The Metamorphoses Trilogy novels are lovely. Their titles are Maruzza Musumeci, Il Casellante and Il sonaglio and besides Italian are available in German and French translations. He details the Pirandello, Camilleri connection in his thoughtful and perceptive look at Pirandello in the book Biografia del figlio cambiato. (They were both sulfur families from the Agrigento area) La mossa del cavallo is the funniest book I ever read.

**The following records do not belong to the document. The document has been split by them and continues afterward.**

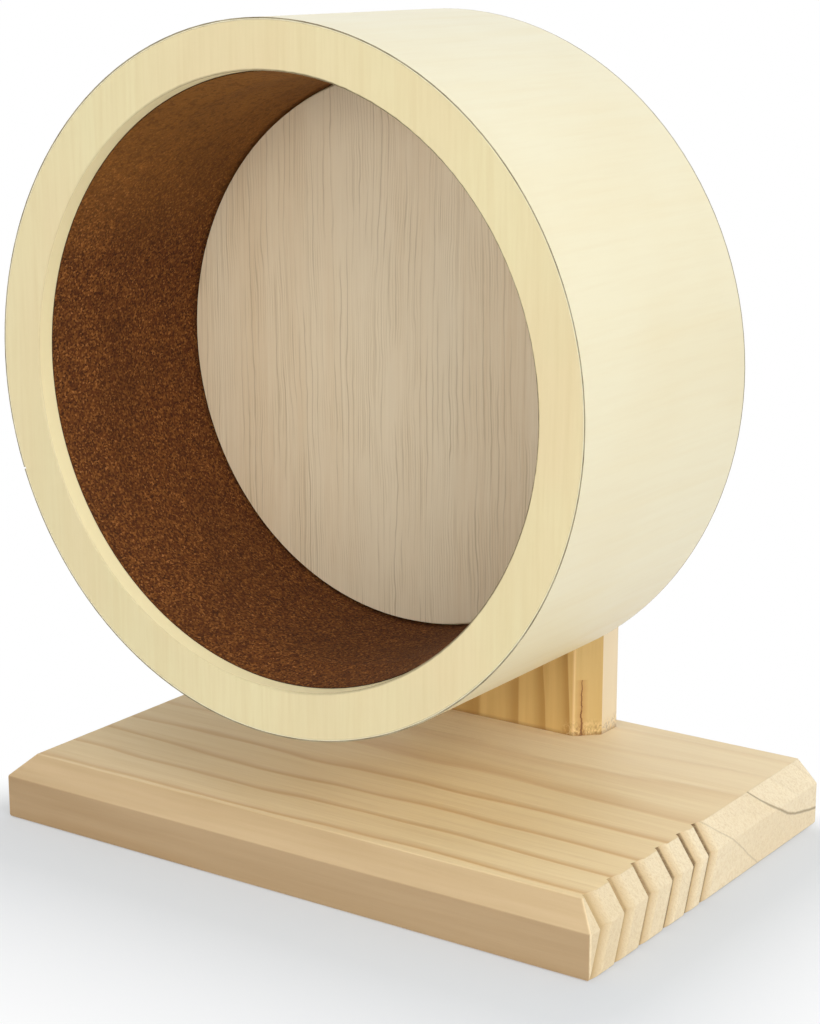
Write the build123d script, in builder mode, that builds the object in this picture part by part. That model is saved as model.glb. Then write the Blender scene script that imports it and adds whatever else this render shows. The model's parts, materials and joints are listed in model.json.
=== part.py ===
"""Small wooden running wheel on a one-post stand, in millimetres.

The stand is a thick pine board with a short chamfered post near its back edge. An axle bolt
through the post carries two ball bearings, and the drum turns on them: two rings, a bent
hoop and a bent shell under a wrap of veneer, a cork lining and a plywood back.

+Z is up, the drum's open mouth faces -Y, and the origin is the middle of the board's
underside.
"""

import os

from build123d import *

# Base board
base_width = 158.0
base_depth = 104.0
base_thickness = 15.0
board_chamfer = 5.0
edge_easing = 0.6

# Stepped growth rings on the board's right end
ring_distances = (4.4, 14.1, 24.0, 34.3, 43.6, 50.4)
ring_lean = 0.4
ring_groove_depth = 0.9
ring_groove_near_wall = 0.7
ring_groove_far_wall = 4.0

# Upright post
post_width = 56.0
post_thickness = 12.0
post_inset = 5.0
post_above_axle = 26.0

# Drum
opening_radius = 64.5
ring_width = 10.0
wheel_clearance = 20.5
running_depth = 51.0
front_ring_thickness = 4.0
rear_ring_thickness = 6.0
rear_recess = 1.0
veneer_thickness = 0.5
shell_thickness = 2.6
hoop_thickness = 2.0
cork_thickness = 2.0
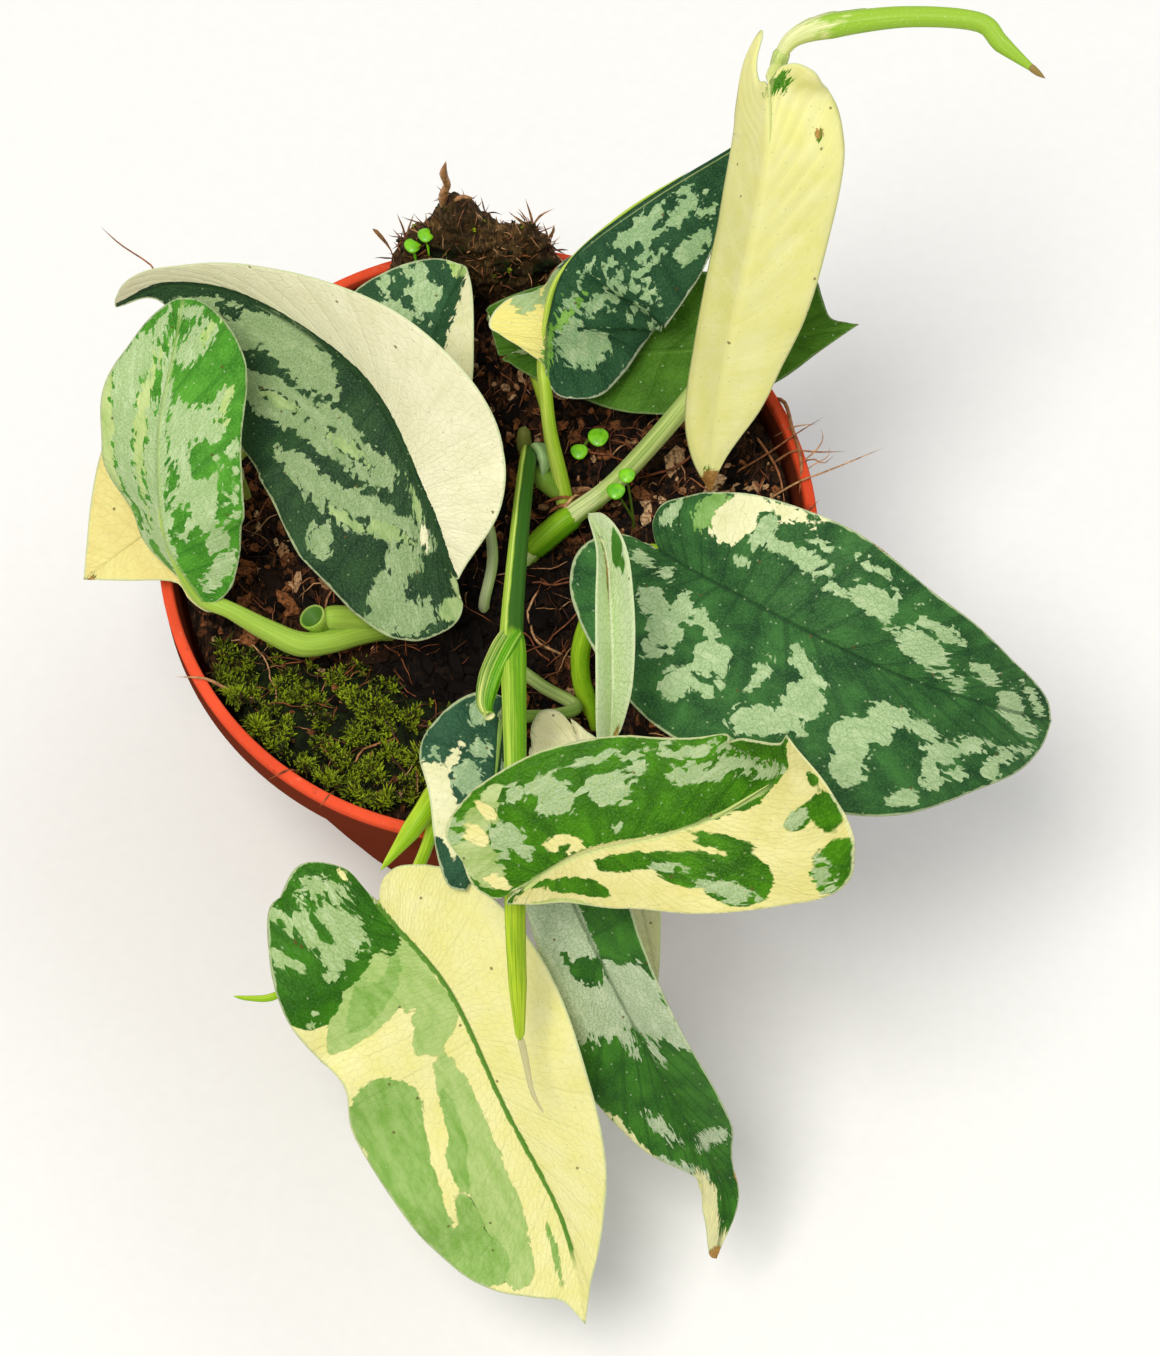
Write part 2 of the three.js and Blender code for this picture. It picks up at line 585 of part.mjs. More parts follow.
// The soil fills the pot from its floor to a waved top, less a plain hole for each stem.
function soil(stems) {
  const floor = FLOOR + GAP;
  const reach = (z) => wallRadius(z) - WALL - 3 * GAP;
  const points = [new THREE.Vector3(0, 0, soilHeight(0, 0))];
  const triangles = [];
  const ringAt = (i, s) => 1 + (i - 1) * SOIL_SPOKES + (s % SOIL_SPOKES);
  const spoke = (s) => (2 * Math.PI * s) / SOIL_SPOKES;
  for (let i = 1; i <= SOIL_RINGS; i++) {
    const r = (reach(SOIL_EDGE) * i) / SOIL_RINGS;
    for (let s = 0; s < SOIL_SPOKES; s++) {
      const [x, y] = [r * Math.cos(spoke(s)), r * Math.sin(spoke(s))];
      points.push(new THREE.Vector3(x, y, soilHeight(x, y)));
    }
  }
  for (let s = 0; s < SOIL_SPOKES; s++) {
    const [x, y] = [reach(floor) * Math.cos(spoke(s)), reach(floor) * Math.sin(spoke(s))];
    points.push(new THREE.Vector3(x, y, floor));
  }
  const bottom = points.push(new THREE.Vector3(0, 0, floor)) - 1;
  for (let s = 0; s < SOIL_SPOKES; s++) {
    triangles.push([0, ringAt(1, s), ringAt(1, s + 1)]);
    triangles.push([bottom, ringAt(SOIL_RINGS + 1, s + 1), ringAt(SOIL_RINGS + 1, s)]);
    for (let i = 1; i <= SOIL_RINGS; i++) {
      triangles.push([ringAt(i, s), ringAt(i + 1, s), ringAt(i + 1, s + 1)]);
      triangles.push([ringAt(i, s), ringAt(i + 1, s + 1), ringAt(i, s + 1)]);
    }
  }
  let body = solid(indexed(points, triangles)).subtract(solid(clump(2 * GAP)));
  for (const route of stems) body = body.subtract(solid(stem(route, GAP)));
  return geometryOf(body);
}

function seedling({ foot: [x, y], pair }) {
  const halves = pair.map(([px, py, pz, radius]) => {
    const disc = new THREE.CylinderGeometry(radius, radius, BLADE, SEEDLING_SIDES);
    const leaf = solid(disc.rotateX(Math.PI / 2).translate(px, py, pz));
    const places = [[x, y, SEEDLING_FOOT], [x, y, SEEDLING_FORK], [px, py, pz]];
    const route = places.map((place, i) => [...place, SEEDLING_STEM[i]]);
    return leaf.add(solid(stem(route)));
  });
  return geometryOf(halves[0].add(halves[1]));
}

function seedlingHole({ foot: [x, y] }) {
  const levels = [SEEDLING_FOOT - 2 * GAP, SOIL_LEVEL, SEEDLING_HOLE_TOP];
  return levels.map((z) => [x, y, z, SEEDLING_HOLE]);
}

// Only the leaves whose stalk starts in the soil need a hole; the others grow from a vine.
const rooted = Object.values(leaves).filter((leaf) => leaf.stalk[0][2] === STEM_FOOT);
const stems = [
  ...rooted.map((leaf) => leaf.stalk),
  frontVine,
  backVine.slice(0, 5),
  ...Object.values(seedlings).map(seedlingHole),
];

add("pot", pot(), "#c8503a", 0.45);
add("soil", soil(stems), "#3a2a20", 0.95);
add("root_clump", clump(0), "#5a4630", 0.95);
for (const [name, leaf] of Object.entries(leaves)) {
  let body = solid(blade(leaf)).add(solid(stem(stalkRoute(leaf))));
  for (const spur of leaf.spurs) body = body.add(solid(stem(spur)));
  add(name, geometryOf(body), leaf.colour, 0.45);
}
add("front_vine", geometryOf(solid(stem(frontVine)).add(solid(stem(nodeSheath)))), "#8ec53a", 0.5);
add("back_vine", stem(backVine), "#9cb95a", 0.5);
for (const [name, plant] of Object.entries(seedlings)) {
  add(name, seedling(plant), "#5fd400", 0.4);
}

export default model;
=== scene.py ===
# %% [markdown]
# # A variegated satin pothos in its nursery pot
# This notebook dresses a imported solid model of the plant. The solids give the size and the place of every
# leaf, stem and pot wall; here each one gets a finer surface, its thickness, its veins and its colours.
# Lengths are written in millimetres, because that is how leaves are measured, and turned to metres once.

# %% Load the solid model
import math

import bmesh
import bpy
import numpy as np
from mathutils import Euler, Matrix, Vector, noise


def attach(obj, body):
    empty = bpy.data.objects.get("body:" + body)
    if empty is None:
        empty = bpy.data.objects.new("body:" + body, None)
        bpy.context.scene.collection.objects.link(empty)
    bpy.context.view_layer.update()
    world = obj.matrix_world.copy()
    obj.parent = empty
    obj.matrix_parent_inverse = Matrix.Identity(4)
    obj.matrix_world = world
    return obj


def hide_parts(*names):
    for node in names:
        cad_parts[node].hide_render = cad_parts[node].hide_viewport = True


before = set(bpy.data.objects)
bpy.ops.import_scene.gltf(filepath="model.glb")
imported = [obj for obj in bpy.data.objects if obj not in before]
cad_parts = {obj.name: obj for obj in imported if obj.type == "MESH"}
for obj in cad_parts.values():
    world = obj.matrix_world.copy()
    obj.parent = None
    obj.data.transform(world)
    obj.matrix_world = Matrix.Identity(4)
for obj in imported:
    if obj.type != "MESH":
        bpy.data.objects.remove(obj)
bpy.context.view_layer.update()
MM = 0.001
UP = Vector((0, 0, 1))
print("solid nodes:", len(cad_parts))

# %% [markdown]
# ## Colours and materials
# Paint shops and plant books give colours as sRGB hex values, but light adds up in linear values, so one
# function turns hex into linear. A material is a small graph of nodes: one helper adds a node, sets it and
# wires it. Nearly every finish here is then a ground colour with other colours laid over it in turn, so
# each finish is written as a list of covers.

# %% Helpers for colours and nodes
MIX = {"data_type": "RGBA"}
SUM = {"operation": "ADD"}
PRODUCT = {"operation": "MULTIPLY"}
SCALED_SUM = {"operation": "MULTIPLY_ADD"}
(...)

And thanks to you for giving me forum space

April 04, 2014  
Blogger Peter Rozovsky said...

Thanks for commenting. I'm pretty sure my Italian is not good enough to let me read those novels, and I'm not sure my French is good enough, either, but I could look for them anyhow. I read The Metamorphoses years ago and loved it. I would be curious to see how it inspired Camilleri.

April 04, 2014  
Blogger Kelly Robinson said...

A friend whose opinion I respect very much is crazy about Trevanian. Now I have even more reason to move him up the list.

April 04, 2014  
Blogger Peter Rozovsky said...

Which books of his has your friend read? I was intrigued to read that Trevanian was surprised that readers and reviewers did not recognize The Eiger Sanction as a spoof and so wrote an even broader spoof, in The Loo Sanction.

April 04, 2014  
Blogger Cary Watson said...

A name that popped to mind was Elleston Trevor, who wrote under nine different names, most notably as Adam Hall. He wrote spy, crime, adventure and children's fiction. And then there's writers like John D. Macdonald, Westlake, and less notable ones who came out the pulp era who wrote in any genre that would pay them. Lester Dent, who created Doc Savage in the 1930s, also wrote noir crime in the '50s. And Ray Bradbury's short stories cover the whole spectrum of genres. One current writer I'm a huge fan of is Geraldine McCaughrean, who's equally brilliant in Young Adult and literary fiction. For my money she's probably the best writer in English at the moment.

April 05, 2014  
Blogger Peter Rozovsky said...

I didn't know Adam Hall was anyone but Adam Hall. And I'd forgotten about the pulp guys, any number of whom wrote across genres--Fredric Brown and Raoul Whitfield, to name two. I suppose Trevanian stuck out for me because he came after that era, well into the age of specialization.

April 05, 2014  
Blogger Caleb Deupree said...

Dan Simmons is most well known for SF, horror and dark fantasy, but he also has a series with ex-con PI Joe Kurtz (none of which I've read) and a very entertaining historical espionage thriller featuring Ernest Hemingway, The Crook Factory.

April 06, 2014  
Blogger Peter Rozovsky said...

Caleb: Welcome, and thanks for the comment. Dan Simmons is a ubiquitous name, but I've never read him. (It's a good, tough-guy name, too. I wonder if it's his real one.) The Crook Factory sounds worth a look.